Working creatively for change since 1985
SUSAN CLARKE LEAVES B ARTS.jpeg

Goodbye Susan

Goodbye to Susan after 38 years

Susan Clarke, who with Gill Gill and Hilary Hughes is one of the founders of Stoke-on-Trent based arts charity B arts, ended her time with the company in December 2023. Clarke is the current Artistic and Executive Director and is bowing out after almost 40 years.

Founded as Beavers in 1985, the first women led street theatre company in the UK, Gill, Hughes and Clarke expanded the company’s work from appearing as a range of eccentric walkabout characters at garden festivals and events to encompass close creative working with communities, initially in and around their base in North Staffordshire.

Their very first local co-created community celebration was in 1988 and marked the start of open cast mining in the Apedale valley and the 10th anniversary of Wood Lane Youth Club.

Their networks very quickly led to projects in Italy and in post communist Europe, starting a 20 year cycle of exchanges and international projects, involving an extended period of collaboration that crossed the political divides in Bosnia-Herzegovina, working with local youth organisations and displaced people. Currently B arts has live partnerships with companies in France, Moldova and Germany.

In the UK throughout 90’s and early 2000’s B arts went on to found programmes of creative work that touched the lives of thousands of people in Stoke-on-Trent, Newcastle-under-Lyme and north Staffordshire, including some of the most marginalised (refugees, asylum seekers, people living in poverty and on the fringes of the city).

From lantern processions, books, carnival, theatre shows, music events, art in empty shops and civic buildings B arts have been a force for change and arts and community led regeneration for the last 38 years, making work where there was no access to the arts, opening up new spaces to make creative celebratory projects with people and training and mentoring successive generations of creatives. 

Clarke led on the cultural programming in preparation for Stoke’s bid to be UK City of Culture 2021 and it is from this root that her new role arises as the Executive Director for Stoke Creates, a new cultural compact for Stoke and north Staffordshire.

In 2014 B arts moved to 72 Hartshill Road, a former industrial space, opened Bread in Common, a bakery and waste food café and opened the building as a production and performance/ exhibition space. The company operates from No.72 and continues to run a packed diary of successful programmes, projects and training.  

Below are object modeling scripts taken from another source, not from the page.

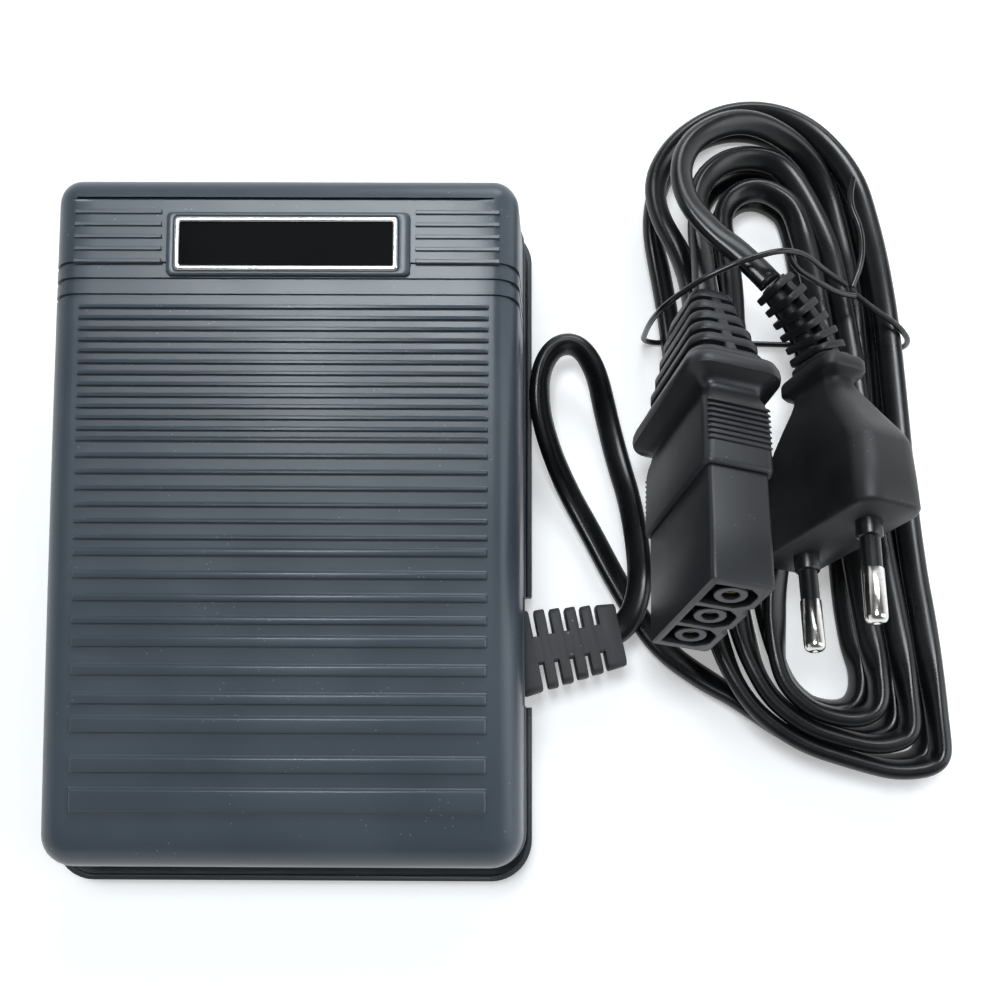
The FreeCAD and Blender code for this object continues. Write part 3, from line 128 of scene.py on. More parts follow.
def new_group(name, inputs, outputs):
    group = bpy.data.node_groups.new(name, "ShaderNodeTree")
    for label, value in inputs:
        socket = group.interface.new_socket(name=label, in_out="INPUT",
                                            socket_type="NodeSocketFloat")
        socket.default_value = value
    for label, kind in outputs:
        group.interface.new_socket(name=label, in_out="OUTPUT", socket_type=kind)
    entry = group.nodes.new("NodeGroupInput")
    leave = group.nodes.new("NodeGroupOutput")
    return group, entry, leave


def mottle_group():
    # Slow uneven cloud of tone, as moulded or handled plastic shows
    group, entry, leave = new_group(
        "mottle",
        [("Scale", 60.0), ("Detail", 4.0), ("Low", 0.3), ("High", 0.7)],
        [("Mask", "NodeSocketFloat")])
    nodes, links = group.nodes, group.links
    place = nodes.new("ShaderNodeTexCoord")
    cloud = nodes.new("ShaderNodeTexNoise")
    spread = nodes.new("ShaderNodeMapRange")
    join(links, [
        (place, "Object", cloud, "Vector"), (entry, "Scale", cloud, "Scale"),
        (entry, "Detail", cloud, "Detail"), (cloud, "Fac", spread, "Value"),
        (entry, "Low", spread, "From Min"), (entry, "High", spread, "From Max"),
        (spread, "Result", leave, "Mask")])
    return group


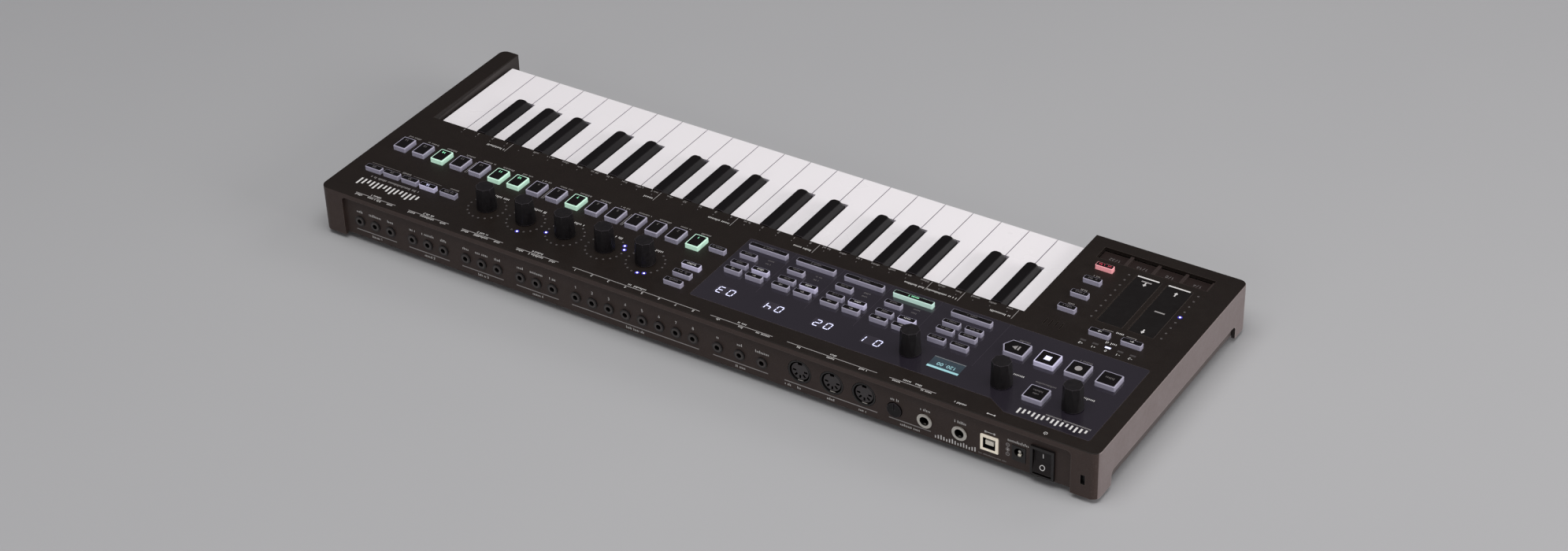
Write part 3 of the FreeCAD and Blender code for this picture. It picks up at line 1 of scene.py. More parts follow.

Susan Clarke says, “I am honoured to have had my life with B arts. I have collaborated with so many notable people over that time; artists, partners, co-creators, too many to mention. I’ve worked in some extraordinary places and in extreme situations, here and abroad and I will miss the excitement of loading a van and setting out for the next adventure.

However, the time has come to leave while I still have a passion for arts-led change in Stoke and north Staffordshire, and the energy to pursue some of my own creative projects.

B arts is ready for new leadership and I need to step aside and make way for them.”